We caught up with Kris of The Basics to talk ‘Ingredients’, ‘Left Overs’ and all the rumours old and new about Australia’s best unknown band. Here is what he had to say!
First up, how did The Basics form and what led to the long hiatus? Was a break up ever considered?
As far as bands go, that’s a lot of ancient history. Way back in 2001 or maybe it was 2002, Wally and I actually met at a friends going-away party. This particular friend – Chris O’Ryan – was another musical lad who I’d gone to High School with, and Wally had met through musical connections; he was actually on his over to LA to start assisting in a studio over there. He’s actually won a Grammy since (I think it was in 2007?) for his work with Mary J. Blige – so we were in good company, though we didn’t know it at the time.
Anyway, as there was a large circle of musical friends, he’d set up a bunch of equipment and me and Wally and a bunch of other friends just jammed the night away. At one point Wally came up and introduced himself – I’d only seen him playing drums at this point – and we talked shop and decided to have a jam together at some stage.

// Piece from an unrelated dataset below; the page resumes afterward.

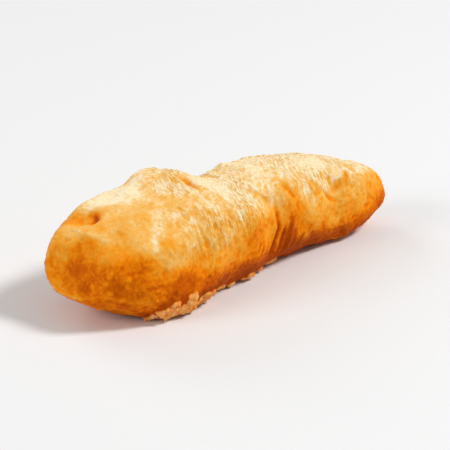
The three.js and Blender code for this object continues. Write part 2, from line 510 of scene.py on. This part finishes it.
# painted shade: the hollows between the hair-fine wrinkles are painted a little darker
trough_shade = measure("SUBTRACT", layer_link("wrinkled", "Fac"), hair_crests)
trough_shading = nodes.new("ShaderNodeHueSaturation")
links.new(measure("MULTIPLY_ADD", trough_shade, -0.14, 1.01), trough_shading.inputs["Value"])
links.new(mixed_colour, trough_shading.inputs["Color"])
links.new(trough_shading.outputs["Color"], surface.inputs["Base Color"])

# a dry, slightly oily surface with a crumbling grain
gloss = nodes.new("ShaderNodeMapRange")
gloss.inputs["To Min"].default_value = 0.36
gloss.inputs["To Max"].default_value = 0.62
links.new(specks, gloss.inputs["Value"])
links.new(gloss.outputs["Result"], surface.inputs["Roughness"])

relief = nodes.new("ShaderNodeBump")
relief.inputs["Strength"].default_value = 0.6
relief.inputs["Distance"].default_value = 0.00014
links.new(measure("MULTIPLY_ADD", hair_crests, 0.8, crumbling), relief.inputs["Height"])
links.new(relief.outputs["Normal"], surface.inputs["Normal"])

crust.data.materials.append(batter)
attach(crust, "root")
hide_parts("fillet")


# ---------------------------------------------------------------- the floor
# A plain white table top that the fillet lies on. It is a painted board, far larger than the
# fillet, so that none of its edges shows.

bpy.ops.object.select_all(action="DESELECT")
bpy.ops.mesh.primitive_plane_add(size=6, location=(0, 0, 0))
floor = bpy.context.object
floor.name = "floor"
white = bpy.data.materials.new("white_floor")
white.use_nodes = True
paint = white.node_tree.nodes["Principled BSDF"]
paint.inputs["Base Color"].default_value = (0.78, 0.78, 0.78, 1)
paint.inputs["Roughness"].default_value = 0.7
floor.data.materials.append(white)


# ---------------------------------------------------------------- the light
# Three soft boxes round the fillet: a small strong one high in front of the tail end, and
# two wider, weaker ones, behind the back and beyond the blunt end. A pale room round them
# fills the shadows.

def soft_box(name, position, size, power):
    lamp = bpy.data.lights.new(name, "AREA")
    lamp.shape = "SQUARE"
    lamp.size = size
    lamp.energy = power
    holder = bpy.data.objects.new(name, lamp)
    holder.location = position
    towards_fillet = Vector((0, 0, 0.015)) - Vector(position)
    holder.rotation_euler = towards_fillet.to_track_quat("-Z", "Y").to_euler()
    bpy.context.scene.collection.objects.link(holder)


soft_box("box_right", (0.52, -0.52, 0.82), 0.25, 9.3)
soft_box("box_behind", (0.10, 0.95, 0.45), 0.5, 2.7)
soft_box("box_left", (-0.98, 0.25, 0.50), 0.5, 4.8)

room = bpy.data.worlds.new("pale_room")
room.use_nodes = True
walls = room.node_tree.nodes["Background"]
walls.inputs["Color"].default_value = (1, 1, 1, 1)
walls.inputs["Strength"].default_value = 0.37
bpy.context.scene.world = room
bpy.context.scene.view_settings.view_transform = "Standard"


# ---------------------------------------------------------------- the camera
# It looks down on the blunt end and the front from a little above, through a long lens. Its
# azimuth is counted from the front, and is negative towards the blunt end.

azimuth = math.radians(-43)
elevation = math.radians(21)
distance = 0.9
backwards = Vector((
    math.sin(azimuth) * math.cos(elevation),
    -math.cos(azimuth) * math.cos(elevation),
    math.sin(elevation),
))
target = Vector((0.0, 0.0, 0.0120))
camera = bpy.data.objects.new("camera", bpy.data.cameras.new("camera"))
camera.data.sensor_width = 36
camera.data.lens = 284
camera.location = target + backwards * distance
camera.rotation_euler = backwards.to_track_quat("Z", "Y").to_euler()
bpy.context.scene.collection.objects.link(camera)
bpy.context.scene.camera = camera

At it happened, it was sooner rather than later (maybe only 2-3 weeks later), and when I heard him sing it was like “whoa, nice”. And it was just the two of us – me on acoustic guitar (I’m on bass now) and him on a stripped-back drumkit – just doing some covers and some originals and we decided to call ourselves The Basics. So yeah, that was the beginning. Tim joined in 2004, I think…
The hiatus just came about organically – we’d put out a whole bunch of stuff, four albums plus a bunch of EPs and singles, and we’d toured a lot. We all needed a bit of a break, so we decided to have one. Was a break-up considered? Maybe, we never discussed it though. It was just a “break”, though we never put any return-date on, so it could very well have been a break-up if we weren’t such good friends.
Well judging from the questions I can see coming up, I think you’ve got a pretty good idea ;) … you know Wally’s busy being the Gotye guy, Tim’s got a band called ‘Blood Red Bird’ that he plays with every-now-and-then (and he’s doing some landscaping and laboring on the side), and I’m here in Kenya working for the Red Cross. So yeah that’s about it.
Yeah as I say, Tim’s doing ‘Blood Red Bird’ – an instrumental band that’s one-part Gypsy and two-parts Greek with a healthy side-salad of Ennio Morocone. I’m doing some music here-and-there, I’ve done a few shows for the Australian High Commission in Nairobi, and have dabbled in some local music with a couple of bands here. Still bashing away!
Well it was more the “record company’s” decision, based on the popularity of Wally’s Gotye stuff, and it was more aimed at making people in the USA and other places we’d never been aware of the music. So it was a well-intentioned opportunism which led to it getting out there, and I don’t think that’s a bad thing. Gotye fans were already discovering us on their own, so we just made it a bit easier with the release of Ingredients (and Leftovers).
Well actually that’s how Leftovers came about – there was ‘So Hard For You’ and ‘Hey Rain’ and maybe a couple of other tracks that we’d suggested to the record guys we’d like to include on Ingredients. They got excited about the prospect of ‘new’ material (and a bit daunted by the growing list for Ingredients), so they were like “how about we do a rarities album?” And Bob’s your nephew/uncle/son-of-a-gun.
I wouldn’t say that there’s nostalgia remembering the influences per-se, but definitely nostalgia remembering where we were personally writing the songs, putting them together, rehearsing them, playing them, recording them. We’re all big softies at heart, and more likelyoverthink everything rather than not at all.
Haha, I have no idea! Good question though. I haven’t seen that quote actually, being here in Africa I’ve kind-of buried myself in the work because that’s what’s important to me. It’s great to see the group getting some more recognition for sure, I think we earned it after 10 years or more of working so hard, but whatever will be, will be. Honestly, I think part of the reason we’ve survived is that we’re NOT famous… I think the fatality rate of bands who have “made it” is much higher. We enjoy each other’s company and each other’s rockin’ stylez.
Actually rumour has it that it may be sooner than that… The rest is history-in-the-making!